▶

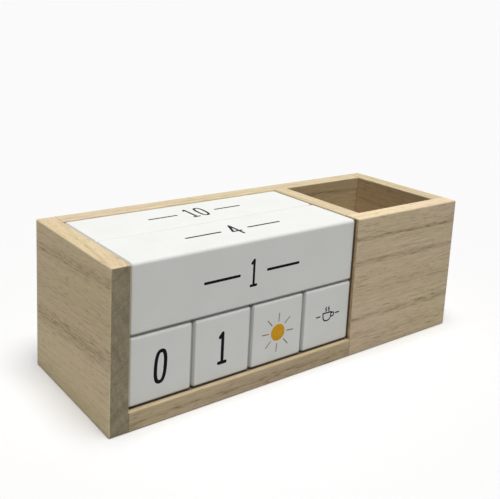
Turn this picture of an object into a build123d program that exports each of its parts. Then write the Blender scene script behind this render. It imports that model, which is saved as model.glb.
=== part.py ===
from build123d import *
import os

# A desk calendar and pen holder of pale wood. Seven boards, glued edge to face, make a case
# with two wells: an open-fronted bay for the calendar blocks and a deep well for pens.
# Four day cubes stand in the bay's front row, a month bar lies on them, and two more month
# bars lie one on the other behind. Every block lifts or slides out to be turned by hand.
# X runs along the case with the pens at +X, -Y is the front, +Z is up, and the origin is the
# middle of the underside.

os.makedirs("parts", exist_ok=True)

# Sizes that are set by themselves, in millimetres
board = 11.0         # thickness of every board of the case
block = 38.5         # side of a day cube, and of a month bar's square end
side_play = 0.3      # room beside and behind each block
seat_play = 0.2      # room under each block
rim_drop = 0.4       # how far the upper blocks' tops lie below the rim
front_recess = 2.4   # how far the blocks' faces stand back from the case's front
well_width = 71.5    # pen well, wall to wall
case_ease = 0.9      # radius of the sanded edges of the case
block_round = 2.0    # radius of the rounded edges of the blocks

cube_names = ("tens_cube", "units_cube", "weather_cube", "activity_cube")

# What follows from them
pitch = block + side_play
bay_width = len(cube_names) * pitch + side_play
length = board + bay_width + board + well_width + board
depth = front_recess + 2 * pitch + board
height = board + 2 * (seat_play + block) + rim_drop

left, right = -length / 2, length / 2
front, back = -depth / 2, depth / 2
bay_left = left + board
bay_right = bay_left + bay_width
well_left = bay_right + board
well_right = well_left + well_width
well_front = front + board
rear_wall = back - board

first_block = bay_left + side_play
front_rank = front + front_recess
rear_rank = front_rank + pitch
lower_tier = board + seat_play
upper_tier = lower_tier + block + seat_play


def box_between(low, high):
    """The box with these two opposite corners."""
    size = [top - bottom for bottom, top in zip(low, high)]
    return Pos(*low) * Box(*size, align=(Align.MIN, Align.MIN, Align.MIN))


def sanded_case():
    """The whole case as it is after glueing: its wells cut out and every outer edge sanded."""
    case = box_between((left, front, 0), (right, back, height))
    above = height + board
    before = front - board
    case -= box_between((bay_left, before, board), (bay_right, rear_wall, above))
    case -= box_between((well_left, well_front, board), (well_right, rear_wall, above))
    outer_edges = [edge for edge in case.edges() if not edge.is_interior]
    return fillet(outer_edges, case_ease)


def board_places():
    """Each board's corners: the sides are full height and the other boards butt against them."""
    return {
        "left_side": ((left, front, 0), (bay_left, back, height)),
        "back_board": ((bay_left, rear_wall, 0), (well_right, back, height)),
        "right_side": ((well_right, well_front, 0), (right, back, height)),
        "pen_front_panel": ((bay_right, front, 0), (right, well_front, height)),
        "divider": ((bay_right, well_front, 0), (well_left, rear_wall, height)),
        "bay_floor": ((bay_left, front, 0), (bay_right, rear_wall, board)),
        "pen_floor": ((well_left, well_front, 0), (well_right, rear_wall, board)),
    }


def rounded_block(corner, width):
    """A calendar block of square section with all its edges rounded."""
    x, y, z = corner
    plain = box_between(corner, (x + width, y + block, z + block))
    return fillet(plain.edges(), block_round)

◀

Copy out all of the lines above exactly.

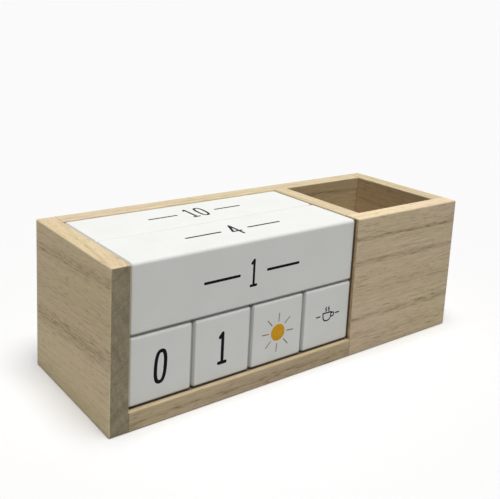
Turn this picture of an object into a build123d program that exports each of its parts. Then write the Blender scene script behind this render. It imports that model, which is saved as model.glb.
=== part.py ===
from build123d import *
import os

# A desk calendar and pen holder of pale wood. Seven boards, glued edge to face, make a case
# with two wells: an open-fronted bay for the calendar blocks and a deep well for pens.
# Four day cubes stand in the bay's front row, a month bar lies on them, and two more month
# bars lie one on the other behind. Every block lifts or slides out to be turned by hand.
# X runs along the case with the pens at +X, -Y is the front, +Z is up, and the origin is the
# middle of the underside.

os.makedirs("parts", exist_ok=True)

# Sizes that are set by themselves, in millimetres
board = 11.0         # thickness of every board of the case
block = 38.5         # side of a day cube, and of a month bar's square end
side_play = 0.3      # room beside and behind each block
seat_play = 0.2      # room under each block
rim_drop = 0.4       # how far the upper blocks' tops lie below the rim
front_recess = 2.4   # how far the blocks' faces stand back from the case's front
well_width = 71.5    # pen well, wall to wall
case_ease = 0.9      # radius of the sanded edges of the case
block_round = 2.0    # radius of the rounded edges of the blocks

cube_names = ("tens_cube", "units_cube", "weather_cube", "activity_cube")

# What follows from them
pitch = block + side_play
bay_width = len(cube_names) * pitch + side_play
length = board + bay_width + board + well_width + board
depth = front_recess + 2 * pitch + board
height = board + 2 * (seat_play + block) + rim_drop

left, right = -length / 2, length / 2
front, back = -depth / 2, depth / 2
bay_left = left + board
bay_right = bay_left + bay_width
well_left = bay_right + board
well_right = well_left + well_width
well_front = front + board
rear_wall = back - board

first_block = bay_left + side_play
front_rank = front + front_recess
rear_rank = front_rank + pitch
lower_tier = board + seat_play
upper_tier = lower_tier + block + seat_play


def box_between(low, high):
    """The box with these two opposite corners."""
    size = [top - bottom for bottom, top in zip(low, high)]
    return Pos(*low) * Box(*size, align=(Align.MIN, Align.MIN, Align.MIN))


def sanded_case():
    """The whole case as it is after glueing: its wells cut out and every outer edge sanded."""
    case = box_between((left, front, 0), (right, back, height))
    above = height + board
    before = front - board
    case -= box_between((bay_left, before, board), (bay_right, rear_wall, above))
    case -= box_between((well_left, well_front, board), (well_right, rear_wall, above))
    outer_edges = [edge for edge in case.edges() if not edge.is_interior]
    return fillet(outer_edges, case_ease)


def board_places():
    """Each board's corners: the sides are full height and the other boards butt against them."""
    return {
        "left_side": ((left, front, 0), (bay_left, back, height)),
        "back_board": ((bay_left, rear_wall, 0), (well_right, back, height)),
        "right_side": ((well_right, well_front, 0), (right, back, height)),
        "pen_front_panel": ((bay_right, front, 0), (right, well_front, height)),
        "divider": ((bay_right, well_front, 0), (well_left, rear_wall, height)),
        "bay_floor": ((bay_left, front, 0), (bay_right, rear_wall, board)),
        "pen_floor": ((well_left, well_front, 0), (well_right, rear_wall, board)),
    }


def rounded_block(corner, width):
    """A calendar block of square section with all its edges rounded."""
    x, y, z = corner
    plain = box_between(corner, (x + width, y + block, z + block))
    return fillet(plain.edges(), block_round)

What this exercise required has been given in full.